RALEIGH, N.C. (WNCN) – A local pediatrician created a YouTube video to urge school boards to adopt or keep universal masking for students and staff in classrooms.
We took a closer look at one of the statistics she uses in her argument.
THE CLAIM: In her 12-minute video, Dr. Lori Langdon — a pediatrician in Lillington, North Carolina — said universal masking “could curb transmission of the COVID-19 virus to 1 in 3,000.”
THE FACTS: She cited a study by the ABC Science Collaborative, a team of doctors from Duke University and the University of North Carolina that spent much of the pandemic studying ways to conduct in-person instruction safely.
We reached out to the collaborative to ask if Langdon is interpreting those findings the right way.
“She is correct,” Dr. Danny Benjamin, the co-chairman of the collaborative, said in an email.
The collaborative looked at 100 school districts across the state along with 14 charter schools that from March to June were operating under what the state calls Plan A: full, in-person instruction with masking and minimal physical distancing.
It found that in schools that stuck to those protocols, only approximately 1 in 3,000 students who attended in-person classes every day were infected while in those buildings. This entailed 308 school-acquired cases among students and 55 for staff.

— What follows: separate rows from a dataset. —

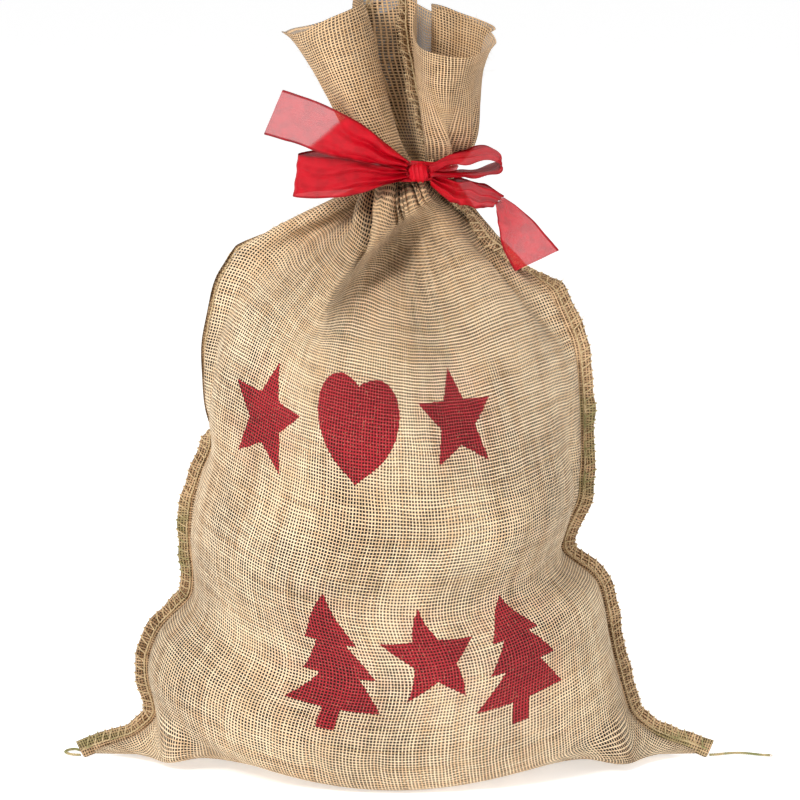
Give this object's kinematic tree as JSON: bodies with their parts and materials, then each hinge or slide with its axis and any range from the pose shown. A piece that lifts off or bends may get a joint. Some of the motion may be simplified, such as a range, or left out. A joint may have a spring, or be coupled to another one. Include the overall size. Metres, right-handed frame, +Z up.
{
  "type": "fabric gift sack",
  "caption": "Stuffed hessian gift sack with overlocked side seams and a printed front, its mouth gathered into a ruffle and tied with a sheer ribbon bow.",
  "frame": {"origin": "on the floor under the middle of the sack, half way between its two bottom corners", "axes": "+X towards the sack's right-hand corner as seen from the front, +Y to the back, +Z up; the printed front faces -Y"},
  "size_m": [0.5643, 0.276, 0.6211],
  "materials": {
    "hessian": "open plain weave of tan jute yarn, matt and hairy",
    "seam_thread": "overlocked hessian edge wrapped in twisted jute thread",
    "organza": "sheer crimson organza with a soft sheen and a dense selvedge"
  },
  "bodies": {
    "sack": {"sack_cloth": "hessian", "left_side_seam": "seam_thread", "right_side_seam": "seam_thread", "neck_band": "organza", "bow_knot": "organza", "left_corner_thread_tail": "seam_thread", "right_corner_thread_tail": "seam_thread"},
    "neck": {"neck_gather": "hessian"},
    "ruffle": {"mouth_ruffle": "hessian", "right_seam_above_tie": "seam_thread", "left_seam_above_tie": "seam_thread", "mouth_thread_tail": "seam_thread"},
    "left_loop": {"left_loop": "organza"},
    "right_loop": {"right_loop": "organza"},
    "left_tail": {"left_tail": "organza"},
    "right_tail": {"right_tail_upper": "organza"},
    "right_tail_tip": {"right_tail_lower": "organza"}
  },
  "joints": [
    {"name": "ruffle_nod", "type": "hinge", "parent": "sack", "child": "neck", "pos_m": [0.018, 0, 0.475], "axis": [1, 0, 0], "range_deg": [-10, 10], "stiffness_Nm_per_rad": 1.2},
    {"name": "ruffle_lean", "type": "hinge", "parent": "neck", "child": "ruffle", "pos_m": [0.018, 0, 0.475], "axis": [0, 1, 0], "range_deg": [-12, 12], "stiffness_Nm_per_rad": 1.2},
    {"name": "left_loop_swing", "type": "hinge", "parent": "sack", "child": "left_loop", "pos_m": [0.018, -0.037, 0.475], "axis": [0, 0, 1], "range_deg": [-4, 35], "stiffness_Nm_per_rad": 0.01},
    {"name": "right_loop_swing", "type": "hinge", "parent": "sack", "child": "right_loop", "pos_m": [0.018, -0.037, 0.475], "axis": [0, 0, -1], "range_deg": [-4, 35], "stiffness_Nm_per_rad": 0.01},
    {"name": "left_tail_flap", "type": "hinge", "parent": "sack", "child": "left_tail", "pos_m": [0.018, -0.037, 0.475], "axis": [0.38, 0, 0.925], "range_deg": [0, 40], "stiffness_Nm_per_rad": 0.01},
    {"name": "right_tail_swing", "type": "hinge", "parent": "sack", "child": "right_tail", "pos_m": [0.018, -0.037, 0.475], "axis": [0, 0, -1], "range_deg": [0, 35], "stiffness_Nm_per_rad": 0.01},
    {"name": "right_tail_tip_flap", "type": "hinge", "parent": "right_tail", "child": "right_tail_tip", "pos_m": [0.079, -0.048, 0.4555], "axis": [-0.8601, 0, -0.5101], "range_deg": [-3, 50], "stiffness_Nm_per_rad": 0.01}
  ]
}
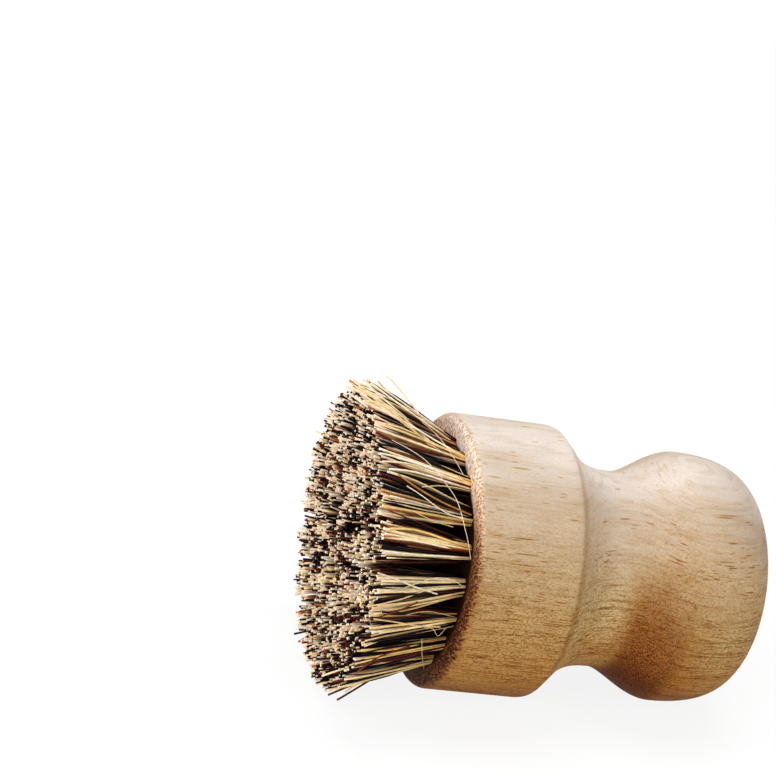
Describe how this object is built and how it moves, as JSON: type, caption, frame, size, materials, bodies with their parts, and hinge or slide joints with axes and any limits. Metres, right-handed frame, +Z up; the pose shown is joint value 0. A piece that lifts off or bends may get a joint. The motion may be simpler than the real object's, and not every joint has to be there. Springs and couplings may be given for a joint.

Benjamin also pointed out an important distinction.
Many school districts report their total cases, as opposed to the number of them acquired in the school buildings.
That number is much larger.
Benjamin said the collaborative’s data showed the infections of 6,484 students were traced to the community, and not to the schools themselves.
In other words, the data indicate that if those children were catching COVID-19, they were doing so outside of the schools where masking was the norm – not in them.
“It’s just really proof of how important and how helpful masks are,” Langdon said in an interview with CBS 17.
She says she made the video because people putting pressure on their local school boards to lift those rules may not know the facts about masks.
“It’s kind of hard, I’m sure for those, those education board members to argue against large crowds of people who seem to be very angry and have signs and posters and protesting, but maybe they don’t have access to all the actual information,” she said. “So the YouTube video was an attempt to kindly offer some education from a place of caring about these students and my daughter, who’s a teacher in this local school system.”